Three habits that could improve your health
If you're feeling run-down, sluggish and generally a bit worse for wear, it might be time to make some lifestyle changes. Introducing just a few new healthy habits could dramatically improve your quality of life and reduce the likelihood of more serious medical issues cropping up as you get older.
Add short bouts of exercise
Almost everyone is aware of how beneficial exercise is for their health. However, knowing the upsides of physical activity isn't always enough to motivate a person to put on their gym clothes and get moving, particularly in cases where the person in question already has a very busy daily schedule. If you're struggling with this issue, it's important to realise that you don't have to spend hours at the gym in order to improve your fitness levels. Doing small amounts of exercise each day could be enough to produce significant physical health benefits over time.
For instance if you enjoy spending your evenings watching your favourite TV shows, start doing a few simple bodyweight exercises each time the advertisements begin to play; things like push-ups, squats and planks will all help you to build muscle and tone-up. Similarly, if you usually use your car for short trips (i.e. one or two mile distances), consider walking instead. Lastly, if your long commute and even longer workday make exercise difficult, it may be worth using your lunch break to go for a quick walk around a nearby park, or even a 15-minute swim at a local pool.
One of the habits that often prevents people from eating healthily is impulse-buying junk food during a grocery shop or while on their lunch break at work. Particularly if you're already feeling a bit tired and hungry, these events can make things like chocolate, crisps and sweets seem that much more tempting. You might find yourself throwing a few extra packets of biscuits into your shopping trolley or adding a family size bag of crisps to your lunch order at the shop.
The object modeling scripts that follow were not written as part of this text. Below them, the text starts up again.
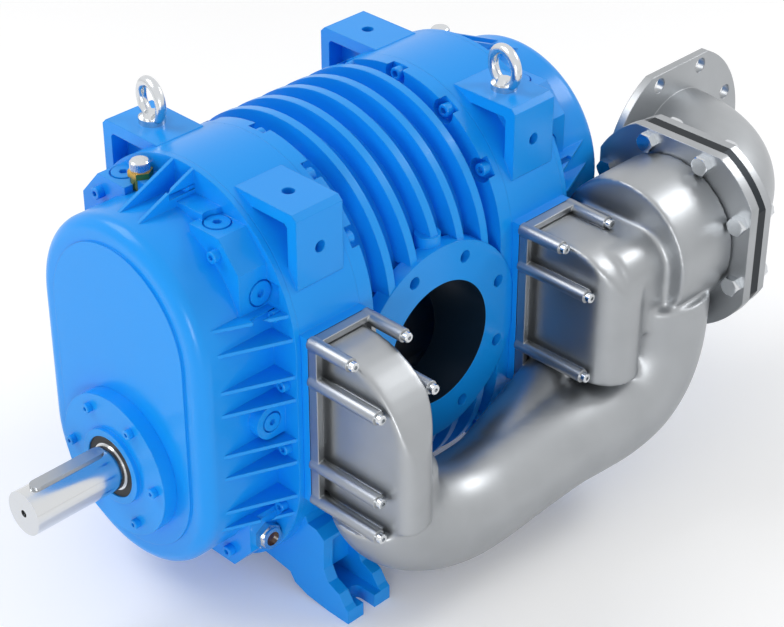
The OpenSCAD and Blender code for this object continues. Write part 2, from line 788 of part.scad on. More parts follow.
module duct_outside(bottom) {
    difference() {
        block([duct_x, -duct_y - duct_w / 2, -duct_half_h], [plate_face, -duct_y + duct_w / 2, duct_half_h]);
        block([plate_face - tray_depth, -duct_y - duct_w / 2 + tray_rim, -duct_half_h + tray_rim],
            [plate_face + 1, -duct_y + duct_w / 2 - tray_rim, duct_half_h - tray_rim]);
    }
    for (z = [row_mid, -row_mid, -row_top], s = [-1, 1])
        block([duct_x, -duct_y + (s < 0 ? -column : hood_w / 2 - 1), z - web_t / 2],
            [long_boss - 6, -duct_y + (s < 0 ? -hood_w / 2 + 1 : column), z + web_t / 2]);
    hood(0, bottom);
}
tray_rim = 8;
tray_depth = 8;
web_t = 5;

module hoods(inset) {
    hood(inset, front_bottom);
    at_rear() hood(inset, rear_bottom);
}

// The cross pipe's middle line: down from the front duct, back, and up to the valve
pipe_x = 278;
pipe_slant = 2;
pipe_bend = 130;
pipe_low = -186;
pipe_flat = 70;
pipe_rise = 32;
rise_bend = 290;
end_bend = 100;
end_rise = 90;
end_len = 50;
shoulder_h = 34;
shoulder_r = 32;
front_ledge = -118;
ledge_step = 1.5;
riser_r = 50;
riser_x = 285;
rise_len = 16;
band_gap = 1;
band_step = 0.4;
band_half = 4;
rise_y = pipe_flat + rise_bend * sin(pipe_rise);
rise_z = pipe_low + rise_bend * (1 - cos(pipe_rise));
turn_y = rise_y + rise_len * cos(pipe_rise);
turn_z = rise_z + rise_len * sin(pipe_rise);
end_y = turn_y + end_bend * (sin(end_rise) - sin(pipe_rise));
end_z = turn_z + end_bend * (cos(pipe_rise) - cos(end_rise));

// Part of a ring in the pipe's plane, round (y, z), from one angle to another
module pipe_arc(r, bend, y, z, from, sweep) translate([0, y, z]) rotate([90, 0, 90]) rotate([0, 0, from])
    rotate_extrude(angle = sweep) translate([bend, 0]) circle(r);

module pipe_straight(r, y, z, tilt, from, to) translate([0, y, z]) rotate([tilt - 90, 0, 0])
    translate([0, 0, from]) cylinder(r = r, h = to - from);
module pipe_band(r, y, z, tilt) pipe_straight(r + band_step, y, z, tilt, -band_half, band_half);
module pipe_run(r, inset) {
    translate([0, -duct_y, pipe_low + pipe_bend + band_gap])
        cylinder(r1 = r, r2 = shoulder_r - inset, h = shoulder_h - band_gap);
    pipe_band(r, -duct_y, pipe_low + pipe_bend, 90);
    pipe_arc(r, pipe_bend, pipe_bend - duct_y, pipe_low + pipe_bend, 180, 90);
    pipe_band(r, pipe_bend - duct_y, pipe_low, 0);
    pipe_straight(r, 0, pipe_low, 0, pipe_bend - duct_y + band_gap, pipe_flat - band_gap);
    pipe_band(r, pipe_flat, pipe_low, 0);
    pipe_arc(r, rise_bend, pipe_flat, pipe_low + rise_bend, 270, pipe_rise);
    pipe_band(r, rise_y, rise_z, pipe_rise);
    pipe_straight(r, rise_y, rise_z, pipe_rise, band_gap, rise_len - band_gap);
    pipe_band(r, turn_y, turn_z, pipe_rise);
    pipe_arc(r, end_bend, turn_y - end_bend * sin(pipe_rise), turn_z + end_bend * cos(pipe_rise),
        270 + pipe_rise, end_rise - pipe_rise);
    pipe_band(r, end_y, end_z, end_rise);
    pipe_straight(r, end_y, end_z, end_rise, band_gap, end_len - inset);
}
module cross_pipe(inset) difference() {
    translate([pipe_x, -duct_y, 0]) rotate([0, 0, -pipe_slant]) translate([0, duct_y, 0])
        pipe_run(pipe_r - inset, inset);
    block([pipe_x - 2 * pipe_r, -duct_y - 2 * pipe_r, front_ledge - inset],
        [pipe_x + 2 * pipe_r, -duct_y - hood_w / 2 + inset + ledge_step, front_ledge + 3 * pipe_r]);
}

// The link carries air from the valve housing to the rear duct, and stands in from its hood by a step
link_step = 5;
link_end = 312;
link_bottom = -21;
link_round = 25;

module link_outline(inset) intersection() {
    hood_outline(inset + link_step, rear_bottom);
    translate([0, link_bottom + inset]) square(hood_x);
}

module link(inset) {
    out = hood_x - link_step - inset;
    intersection() {
        translate([0, link_end - inset, 0]) facing_front() linear_extrude(link_end - duct_y) link_outline(inset);
        translate([0, 0, link_bottom]) linear_extrude(hood_top - link_bottom) {
            translate([duct_x - 2 * inset, duct_y])
                square([out - link_round + inset - duct_x + 2 * inset, link_end - inset - duct_y]);
            translate([out - link_round + inset - 1, duct_y])
                square([link_round - inset + 1, link_end - link_round - duct_y]);
            translate([out - link_round + inset, link_end - link_round]) circle(link_round - inset);
        }
    }
}

module manifold_outside() {
    duct_outside(front_bottom);
    at_rear() duct_outside(rear_bottom);
    cross_pipe(0);
    link(0);
    rod_y(valve_r, valve_front, flange_y + 1, valve_x, valve_z);
    flange_disc(flange_y, flange_y + flange_t);
}

module manifold_inside() {
    hoods(duct_wall);
    cross_pipe(duct_wall);
    link(duct_wall);
    rod_y(valve_r - duct_wall - 2, valve_front + 10, flange_y + flange_t + 1, valve_x, valve_z);
    translate([riser_x, end_y, end_z]) cylinder(r = riser_r, h = valve_z - end_z);
}

// The bosses are added after the hollow, so that no screw crosses the air's way bare
module air_manifold() color(cast_alu) from_centre() difference() {
    union() {
        difference() {
            manifold_outside();
            manifold_inside();
        }
        both_duct_rows() rod_x(boss_r, duct_x, $boss_end);
    }
    both_duct_rows() {
        rod_x(duct_screw_r + seat_gap, duct_x - 1, $boss_end + 1);
        rod_x(head_room, $boss_end, hood_x + 10);
    }
    bolt_circle() rod_y(bolt_r + seat_gap, flange_y - 1, seat_y + 1, port_pcd / 2, 0);
    rod_x(pin_r + seat_gap, valve_x - pin_half, valve_x + pin_half, hinge_y, valve_z + hinge_up);
}
head_room = 8;

// Round flange with flats at its top, bottom and sides
module flange_disc(y0, y1) intersection() {
    rod_y(valve_flange_od / 2, y0, y1, valve_x, valve_z);
    block([valve_x - 128, y0 - 1, valve_z - 128], [valve_x + 128, y1 + 1, valve_z + 128]);
}

module bolt_circle() translate([valve_x, 0, valve_z]) for (i = [0 : 7]) rotate([0, 45 * i + 22.5, 0]) children();

module valve_seat_ring() color([0.16, 0.17, 0.18]) from_centre() difference() {
    flange_disc(seat_y, elbow_y);
    rod_y(seat_bore / 2, seat_y - 1, elbow_y + 1, valve_x, valve_z);
    bolt_circle() rod_y(bolt_r + seat_gap, seat_y - 1, elbow_y + 1, port_pcd / 2, 0);
}

module valve_hinge_pin() color(steel) from_centre()
    rod_x(pin_r, valve_x - pin_half, valve_x + pin_half, hinge_y, valve_z + hinge_up);

module valve_flap() color([0.5, 0.51, 0.53]) from_centre() difference() {
    union() {
        rod_y(flap_r, seat_y - flap_t - run_gap, seat_y - run_gap, valve_x, valve_z);
        block([valve_x - 12, hinge_y - 5, valve_z + flap_r - 12], [valve_x + 12, seat_y - run_gap, valve_z + hinge_up]);
        rod_x(8, valve_x - 12, valve_x + 12, hinge_y, valve_z + hinge_up);
        rod_y(flap_boss_r, seat_y - flap_t - flap_boss_t, seat_y - flap_t, valve_x, valve_z);
    }
    rod_x(pin_r + seat_gap, valve_x - 13, valve_x + 13, hinge_y, valve_z + hinge_up);
}

// Inlet elbow with a round flange at each end

module elbow_tube() translate([inlet_x, elbow_start, valve_z]) rotate_extrude(angle = 90)
    translate([elbow_bend, 0]) difference() {
        circle(elbow_r);
        circle(elbow_r - duct_wall);
    }

module air_elbow() color(cast_alu) from_centre() {
    elbow_tube();
    difference() {
        flange_disc(elbow_y, elbow_start);
        rod_y(elbow_r - duct_wall, elbow_y - 1, elbow_start + 1, valve_x, valve_z);
        bolt_circle() rod_y(bolt_r + seat_gap, elbow_y - 1, elbow_start + 1, port_pcd / 2, 0);
    }
    difference() {
        intersection() {
            rod_x(port_od / 2, inlet_x - inlet_t, inlet_x, inlet_y, valve_z);
            block([inlet_x - inlet_t - 1, inlet_y - 143, valve_z - 143], [inlet_x + 1, inlet_y + 143, valve_z + 128]);
        }
        rod_x(elbow_r - duct_wall, inlet_x - inlet_t - 1, inlet_x + 1, inlet_y, valve_z);
        translate([0, inlet_y, valve_z]) for (i = [0 : 7]) rotate([45 * i + 22.5, 0, 0])
            rod_x(inlet_hole_r, inlet_x - inlet_t - 1, inlet_x + 1, port_pcd / 2, 0);
    }
}

module valve_bolts() color(steel) from_centre() bolt_circle() translate([port_pcd / 2, 0, 0]) {
    rod_y(nut_r, flange_y - 12, flange_y, 0, 0, $fn = 6);
    rod_y(bolt_r, flange_y - eps, elbow_start + 20);
}

module valve_nuts() color(steel) from_centre() bolt_circle() translate([port_pcd / 2, 0, 0]) difference() {
    rod_y(nut_r, elbow_start, elbow_start + 14, 0, 0, $fn = 6);
    rod_y(bolt_r + seat_gap, elbow_start - 1, elbow_start + 15);
}

rotor_casing();
front_end_plate();
rear_end_plate();
front_cover();
rear_cover();
shaft_seal_cover();
lip_seal();
rotor_shaft_seals();
bearing_outer_rings();
bearing_rollers();
bearing_caps();
drive_shaft();
drive_rotor();
drive_gear();
shaft_key();
drive_inner_rings();
driven_shaft();
driven_rotor();
driven_gear();
driven_inner_rings();
oil_slingers();
eye_bolts();
oil_filler_bases();
oil_filler_caps();
plug_discs();
sight_glass_rings();
sight_glass_windows();
front_cover_screws();
rear_cover_screws();
seal_cover_screws();
casing_screws();
duct_screws();
duct_gaskets();
air_manifold();
valve_seat_ring();
valve_hinge_pin();
valve_flap();
air_elbow();
valve_bolts();
valve_nuts();
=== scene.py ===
# %% [markdown]
# # Rotary lobe vacuum pump, dressed in Blender
# The pump is a heavy cast iron machine, painted with a bright blue gloss enamel. On its right side it
# carries a bare aluminium casting, which brings cooling air to both ends of the rotor chamber. The CAD
# model already has every piece in its true place and size, so it is loaded first as a fixed frame, and
# each step below gives a piece its finish or the small forms that the CAD leaves out.

# %% Load the frame
import json
import math

import bmesh
import bpy
from mathutils import Matrix, Vector


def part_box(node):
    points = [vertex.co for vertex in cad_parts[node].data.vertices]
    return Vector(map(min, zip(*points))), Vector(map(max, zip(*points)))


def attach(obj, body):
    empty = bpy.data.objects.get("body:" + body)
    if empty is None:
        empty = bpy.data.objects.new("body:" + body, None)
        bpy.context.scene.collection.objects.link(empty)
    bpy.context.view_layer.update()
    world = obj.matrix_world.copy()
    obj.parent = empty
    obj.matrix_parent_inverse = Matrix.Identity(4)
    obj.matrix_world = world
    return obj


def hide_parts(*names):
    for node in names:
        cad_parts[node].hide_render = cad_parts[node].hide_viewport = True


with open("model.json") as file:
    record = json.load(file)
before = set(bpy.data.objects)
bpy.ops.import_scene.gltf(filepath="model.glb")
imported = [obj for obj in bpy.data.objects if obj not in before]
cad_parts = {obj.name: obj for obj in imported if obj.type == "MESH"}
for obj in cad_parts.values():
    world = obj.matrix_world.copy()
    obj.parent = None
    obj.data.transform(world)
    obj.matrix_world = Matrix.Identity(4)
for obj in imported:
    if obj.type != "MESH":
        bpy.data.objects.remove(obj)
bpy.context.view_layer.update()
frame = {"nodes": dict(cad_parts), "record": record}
nodes = frame["nodes"]
MM = 0.001

# %% [markdown]
# The pump is described from one point: the middle of the ports, half way between the two shafts. The
# joints of the frame give the two shafts, so their middle is worked out and not typed.

# %% Find the middle of the pump
shaft_heights = sorted(j["pos_m"][2] for j in frame["record"]["behaviour"]["joints"] if j.get("continuous"))
CENTRE = Vector((0, 0, sum(shaft_heights) / 2))
print("middle of the ports:", round(CENTRE.z, 4), "m above the base")


# %% [markdown]
# Colours are written as the familiar hex values, which are in sRGB. Blender works in linear light, so
# one function turns them. One more adds a node with its settings and its links, which keeps each
# material and each tree short to read. An input in the list takes a socket to link or a plain value.

# %% Two helpers for nodes
def linear(hex_colour):
    """Turn an sRGB hex colour such as '1E90FF' into linear RGBA."""
    parts = [int(hex_colour[i:i + 2], 16) / 255 for i in (0, 2, 4)]
    return (*[p / 12.92 if p <= 0.04045 else ((p + 0.055) / 1.055) ** 2.4 for p in parts], 1)


def add_node(tree, kind, inputs=(), **settings):
    """Add a node, set its properties by name, and give its inputs a source socket or a value each."""
    node = tree.nodes.new(kind)
    for name, value in settings.items():
        if hasattr(node, name):
            setattr(node, name, value)
        else:
            node.inputs[name.replace("_", " ")].default_value = value
    for name, source in inputs:
        if isinstance(source, bpy.types.NodeSocket):
            tree.links.new(source, node.inputs[name])
        else:
            node.inputs[name].default_value = source
    return node


def new_material(name):
    """Start an empty material and return it with its tree and its shader."""
    material = bpy.data.materials.new(name)
    material.use_nodes = True
    tree = material.node_tree
    return material, tree, tree.nodes["Principled BSDF"]


print("a middle grey in linear light:", round(linear("808080")[0], 3))


# %% [markdown]
# ## Blue gloss enamel on sand-cast iron
# A sand casting has no sharp edge: the pattern's edges are rounded, and thick enamel rounds them again.
# Rounding the mesh would cost hundreds of thousands of faces, so the Bevel node bends the shading within
# a millimetre and a half of each edge, which gives the thin bright line that real edges have. Over that,
# a slow noise gives the soft waviness of the casting, and a finer one the orange peel of the paint.
# The painter masks the ports, so inside their bore the iron is bare; its dark navy there is painted shade,
# standing for the shade deep in the bore. The distance from the ports' common middle line tells the two
# apart.

# %% Blue enamel
PORT_RADIUS = 88 * MM
ENAMEL_EDGE = 1.6 * MM
CASTING_WAVE = 40 * MM
# Real orange peel is about two millimetres across. It is drawn coarser, or it would not show.
ORANGE_PEEL = 6 * MM


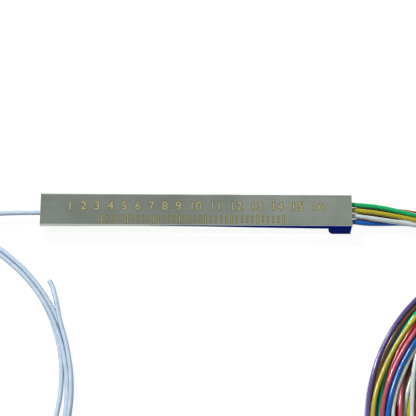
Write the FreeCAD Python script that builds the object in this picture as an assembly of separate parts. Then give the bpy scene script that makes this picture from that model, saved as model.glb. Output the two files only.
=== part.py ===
"""A 1 by 8 planar lightwave splitter in a slim steel tube, with a white input lead and eight coloured output leads."""

import FreeCAD, Part
import math
import os

from FreeCAD import Vector

# ---- Driving dimensions, in millimetres -------------------------------------------------------
# Housing tube: X is its length, Y its width, Z its height. It lies on its wide side.
tube_length = 60.0
tube_width = 7.0
tube_height = 4.0
tube_wall = 0.35
tube_corner_radius = 0.6

# End plugs pressed into the tube
plug_length = 3.2
plug_recess = 0.25
plug_clearance = 0.02
plug_lead_in = 0.15

# Leads: a loose tube over one fibre
lead_diameter = 0.9
lead_bore_clearance = 0.04
lead_inside_plug = 0.8
lead_straight_outside = 3.5
lead_pitch = 1.19
lead_row_gap = 1.06
lead_row_stagger = 0.35

# Fibres between the leads and the chip
coated_fibre_diameter = 0.24
glass_fibre_diameter = 0.125
fibre_straight_at_block = 2.2
fibre_straight_at_lead = 2.0

# Splitter chip: a waveguide tree on a glass-like substrate
splitting_stages = 3
channel_pitch = 0.25
chip_length = 12.0
chip_width = 2.6
chip_thickness = 1.0
waveguide_width = 0.05
waveguide_height = 0.02
waveguide_stub = 0.9
crotch_share = 0.3
chip_lid_length = 2.4
chip_lid_thickness = 1.0

# Fibre arrays: grooved blocks that hold the fibres against the chip
input_block_length = 5.5
output_block_length = 7.5
block_width = 3.2
block_lid_share = 0.55
block_lid_thickness = 1.0
groove_half_angle = 30.0
groove_clearance = 0.004
shelf_clearance = 0.01
chip_offset = -1.0

# Soft adhesive under the blocks, and beads over the fibres behind them
pad_thickness = 0.5
pad_inset = 0.3
bead_height = 0.45
bead_clearance = 0.03

# Coils: height of each and radius of its rounded edges
input_coil_height = 1.9
input_coil_round = 0.6
output_coil_height = 4.6
output_coil_round = 1.4

# ---- Routes of the cords, in millimetres ------------------------------------------------------
# Each list goes on from the two points that a lead's bore gives. X is counted from the tube's end.
# The output leads run side by side, so one list gives the middle of their lower row at each point,
# with the angle across the row, in degrees, and the gap from lead to lead.
INPUT_ROUTE = ((-9.5, -0.7, 1.5), (-16.5, -7.8, 1.0))
OUTPUT_ROUTE = (
    ((13.0, -1.2, 1.2), 79.0, 0.97),
    ((22.5, -3.9, 0.5), 68.0, 0.95),
    ((30.5, -9.0, 0.5), 45.0, 0.95),
    ((34.5, -17.0, 0.7), 28.0, 0.94),
)
output_row_gap = 0.95
UPPER_ROW = ("green", "yellow", "white", "blue")
LOWER_ROW = ("red", "violet", "brown", "pink")
ARC_SHARE = 0.45

# A coil's outline is a closed egg of four tangent arcs. Its turns are the angles of the outward
# normal, in degrees, at which one arc hands over to the next. The outer radii of the first two arcs
# are given, with the ring's width inside each, and the other two follow, because the egg has to
# close. The centre is the first arc's own, with X counted from the tube's end.
INPUT_COIL = {
    "turns": (-25.0, 56.0, 170.0, 200.0),
    "centre": (-26.82, -34.97),
    "outer_radii": (34.1, 9.0),
    "ring_widths": (2.9, 2.6),
}
OUTPUT_COIL = {
    "turns": (127.0, 184.0, 270.0, 380.0),
    "centre": (35.33, -41.32),
    "outer_radii": (34.0, 14.5),
    "ring_widths": (11.0, 7.6),
}


# ---- Geometry helpers -------------------------------------------------------------------------
def box_between(low, high):
    """A box from its lowest corner to its highest."""
    size = [b - a for a, b in zip(low, high)]
    return Part.makeBox(*size, Vector(*low))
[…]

Preparation and planning are the solutions to this problem. If you find it difficult to resist the lure of the chocolate aisle when grocery shopping, because the only time you have a chance to shop is after work when you're exhausted and hungry, consider switching to online shopping; this will reduce the chances of you mindlessly adding unhealthy items to your order and therefore make it easier to stick to better food options.
To avoid eating to excess during your break at work, devote an hour or so to meal-prepping at the beginning of the week, so that you have a healthy lunch ready each day. You could also keep your desk drawer stocked with non-perishable healthy snacks, such as nuts, seeds, dried fruit, rice cakes and protein bars.
Learn to manage your stress levels
Your mental health can have a direct impact on your physical wellbeing; chronic stress, for example, can cause issues like high blood pressure, headaches and heart problems. As such, it's extremely important to take steps to manage your stress levels. Regular exercise can help you to do this, as can things like making sure you get enough sleep (perhaps by skipping that late night film on TV and going to bed an hour earlier), practicing mindfulness mediation techniques and talking through your worries with a trusted friend or relative. If after trying out these strategies, you are still feeling very stressed out, it may be worth visiting your GP to see if they can offer assistance; in this type of scenario, doctors will sometimes offer medication or refer the patient on for therapy.